Overriding the default voice conversion

You can use the voice conversion API to override the default conversion behavior and place any source channel in any destination channel slot:

snd_pcm_plugin_get_voice_conversion()
Get the current voice conversion structure for a channel
snd_pcm_plugin_set_voice_conversion()
Set the current voice conversion structure for a channel

The actual conversion is controlled by the snd_pcm_voice_conversion_t structure, which is defined as follows:

typedef struct snd_pcm_voice_conversion
{       
   uint32_t     app_voices;
   uint32_t     hw_voices;
   uint32_t     matrix[32];
} snd_pcm_voice_conversion_t

The matrix member forms a 32-by-32-bit array that specifies how to convert the voices. The array is ranked with rows representing application voices, voice 0 first; the columns represent hardware voices, with the low voice being LSB-aligned and increasing right to left.

For example, consider a mono application stream directed to a 4-voice hardware device. A bit array of:

matrix[0] = 0x1;  //  00000001

causes the sound to be output on only the first hardware channel.
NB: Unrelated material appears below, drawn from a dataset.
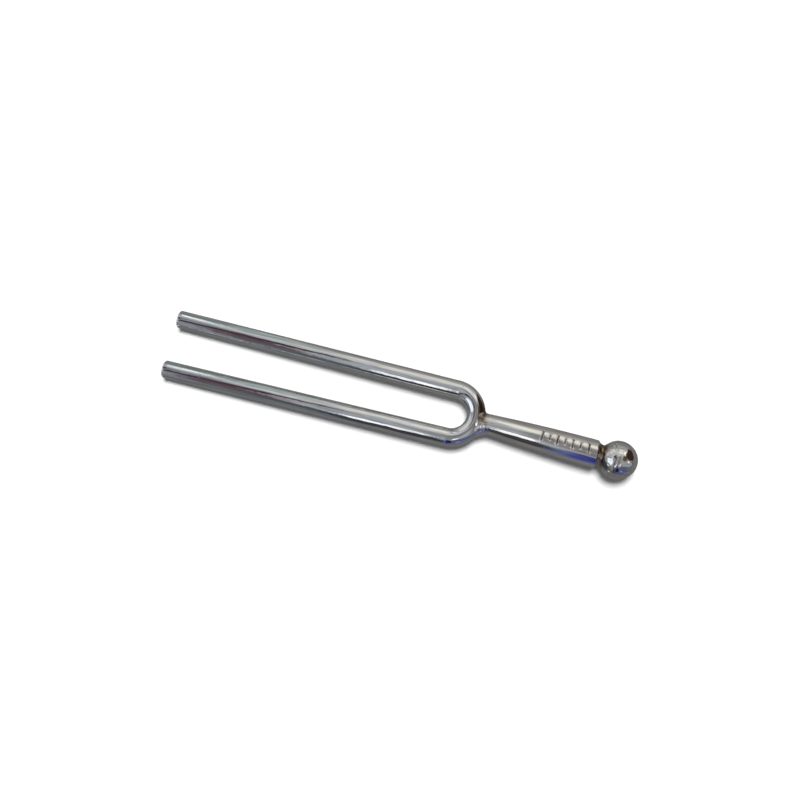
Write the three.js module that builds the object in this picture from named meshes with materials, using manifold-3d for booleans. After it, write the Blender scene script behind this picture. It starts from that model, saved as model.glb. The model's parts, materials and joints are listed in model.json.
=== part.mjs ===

A bit array of:

matrix[0] = 0x9;   // 00001001

causes the sound to appear on the first and last hardware channel.

Another example would be a stereo application stream to a 6-channel (5.1) output device. A bit array of:

matrix[0] = 0x1;  //  00000001
matrix[1] = 0x2;  //  00000010

causes the sound to appear on only the front two channels, while:

matrix[0] = 0x5;  //  00000101
matrix[1] = 0x2;  //  00000010

causes the stream signal to appear on the first four channels—likely the front and rear pairs, but not on the center or low-frequency effects (LFE) channels. The bitmap used to describe the hardware (i.e., the columns) depends on the hardware, and you need to be mindful of the actual hardware you'll be running on to properly map the channels. For example:

If you call snd_pcm_plugin_get_voice_conversion() before the voice conversion plugin has been instantiated, the function fails and returns -ENOENT. In QNX Neutrino 6.6 or later, snd_pcm_plugin_set_voice_conversion() instantiates the plugin if it doesn't already exist.